Steady state performance analysis of multi-phase induction motor with non-sinusoidal supply

Abstract

Electromagnetic performance analysis is the very foundation for electric machine design optimization. Thus, the research on performance evaluation methods for multi-phase induction machines with non-sinusoidal supply is of great theoretical value and practical importance, as such process is much more complicated than traditional methods developed for three-phase induction machines. The fundamental and third harmonic equivalent circuits are employed as design tools for induction machines supplied by non-sinusoidal voltages with third harmonic injection. Considering that the air-gap flux density is asymmetrical, extended distributed magnetic circuit approach(EDMCA) is used to calculate the fundamental and third harmonic EMFs. The performance of the induction machine is finally determined by calculating quantities such as the fundamental and third harmonic currents in steady state through 3 layers of iterations.

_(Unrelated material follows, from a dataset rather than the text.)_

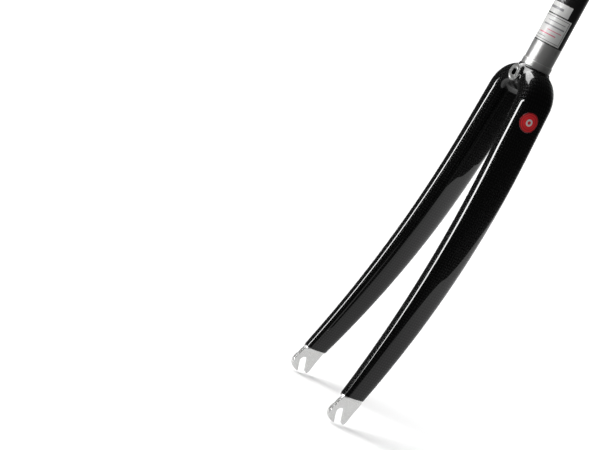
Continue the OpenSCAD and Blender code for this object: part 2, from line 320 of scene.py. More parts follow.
class Nodes:
    """Node tree, with short calls that add nodes and hand back what comes out of them."""

    def __init__(self, tree: bpy.types.NodeTree) -> None:
        """Work on this tree."""
        self.tree = tree

    def feed(self, socket: Socket, value: object) -> None:
        """Link an output to a socket, or set the socket to a plain value."""
        if isinstance(value, Socket):
            self.tree.links.new(value, socket)
        else:
            socket.default_value = value

    def fill(self, node: bpy.types.Node, **values: object) -> bpy.types.Node:
        """Feed sockets of a node, with spaces in their names written as underscores."""
        for name, value in values.items():
            self.feed(node.inputs[name.replace("_", " ")], value)
        return node

    def add(self, kind: str, **values: object) -> bpy.types.Node:
        """Add a shader node and feed its sockets."""
        return self.fill(self.tree.nodes.new("ShaderNode" + kind), **values)

    def math(self, operation: str, *values: object) -> Socket:
        """Output of a Math node."""
        node = self.add("Math")
        node.operation = operation
        for socket, value in zip(node.inputs, values):
            self.feed(socket, value)
        return node.outputs[0]

    def plus(self, a: object, b: object) -> Socket:
        """Sum of two values."""
        return self.math("ADD", a, b)

    def minus(self, a: object, b: object) -> Socket:
        """First value less the second."""
        return self.math("SUBTRACT", a, b)

    def times(self, a: object, b: object) -> Socket:
        """Product of two values."""
        return self.math("MULTIPLY", a, b)

    def size(self, a: Socket) -> Socket:
        """Value without its sign."""
        return self.math("ABSOLUTE", a)

    def reach(self, a: Socket, b: Socket) -> Socket:
        """Length of the vector (a, b)."""
        return self.math("SQRT", self.plus(self.times(a, a), self.times(b, b)))

    def step(self, value: Socket, low: float, high: float) -> Socket:
        """Smooth rise from 0 at low to 1 at high."""
        node = self.add("MapRange", Value=value, From_Min=low, From_Max=high)
        node.interpolation_type = "SMOOTHSTEP"
        return node.outputs["Result"]

    def span(self, value: Socket, low: float, high: float) -> Socket:
        """Straight map of 0 to 1 onto low to high."""
        return self.add("MapRange", Value=value, To_Min=low, To_Max=high).outputs["Result"]

    def blend(self, share: object, low: object, high: object) -> Socket:
        """Colour between low and high by share."""
        node = self.add("Mix")
        node.data_type = "RGBA"
        # the colour sockets share their names with others, so they go by number
        for k, value in ((0, share), (6, low), (7, high)):
            self.feed(node.inputs[k], value)
        return node.outputs[2]

    def noise(self, place: Socket, scale: float, detail: float) -> Socket:
        """Factor of a Noise Texture at a place."""
        return self.add("TexNoise", Vector=place, Scale=scale, Detail=detail).outputs["Fac"]

    def coordinates(self, kind: str = "Object") -> Socket:
        """Texture coordinates of a kind."""
        return self.add("TexCoord").outputs[kind]

    def uv(self) -> Socket:
        """The piece's own UV map."""
        node = self.add("UVMap")
        node.uv_map = UV_NAME
        return node.outputs["UV"]

    def parts(self, place: Socket) -> tuple:
        """The three numbers of a vector."""
        return tuple(self.add("SeparateXYZ", Vector=place).outputs)

    def vector(self, x: object, y: object, z: object) -> Socket:
        """Vector from three numbers."""
        return self.add("CombineXYZ", X=x, Y=y, Z=z).outputs[0]

    def stretched(self, place: Socket, scales: tuple) -> Socket:
        """Place with each of its three numbers multiplied by its own scale."""
        return self.vector(*(self.times(p, s) for p, s in zip(self.parts(place), scales)))


class Recipe(Nodes):
    """Node tree of one material with one Principled shader."""

    def __init__(self, name: str) -> None:
        """Start the material."""
        self.material = bpy.data.materials.new(name)
        self.material.use_nodes = True
        super().__init__(self.material.node_tree)
        self.shader = next(n for n in self.tree.nodes if n.type == "BSDF_PRINCIPLED")

    def set(self, **values: object) -> None:
        """Feed sockets of the shader, with spaces in their names written as underscores."""
        self.fill(self.shader, **values)

    def bump(self, height: Socket, depth: float) -> None:
        """Raise the shader's base normal by a height from 0 to 1, depth metres high."""
        self.set(Normal=self.add("Bump", Strength=1.0, Distance=depth,
                                 Height=height).outputs["Normal"])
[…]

Particularly, the inner-layer iteration that calculates the air-gap magnetic flux and the middle-layer iteration that determines the magnetizing current is quite different from the traditional performance analysis approach for three-phase induction machines. The proposed method is applied to a prototype fifteen-phase induction machine with non-sinusoidal supply. Close agreement between the calculated and experimental results at various working conditions indicates the high accuracy of the proposed method.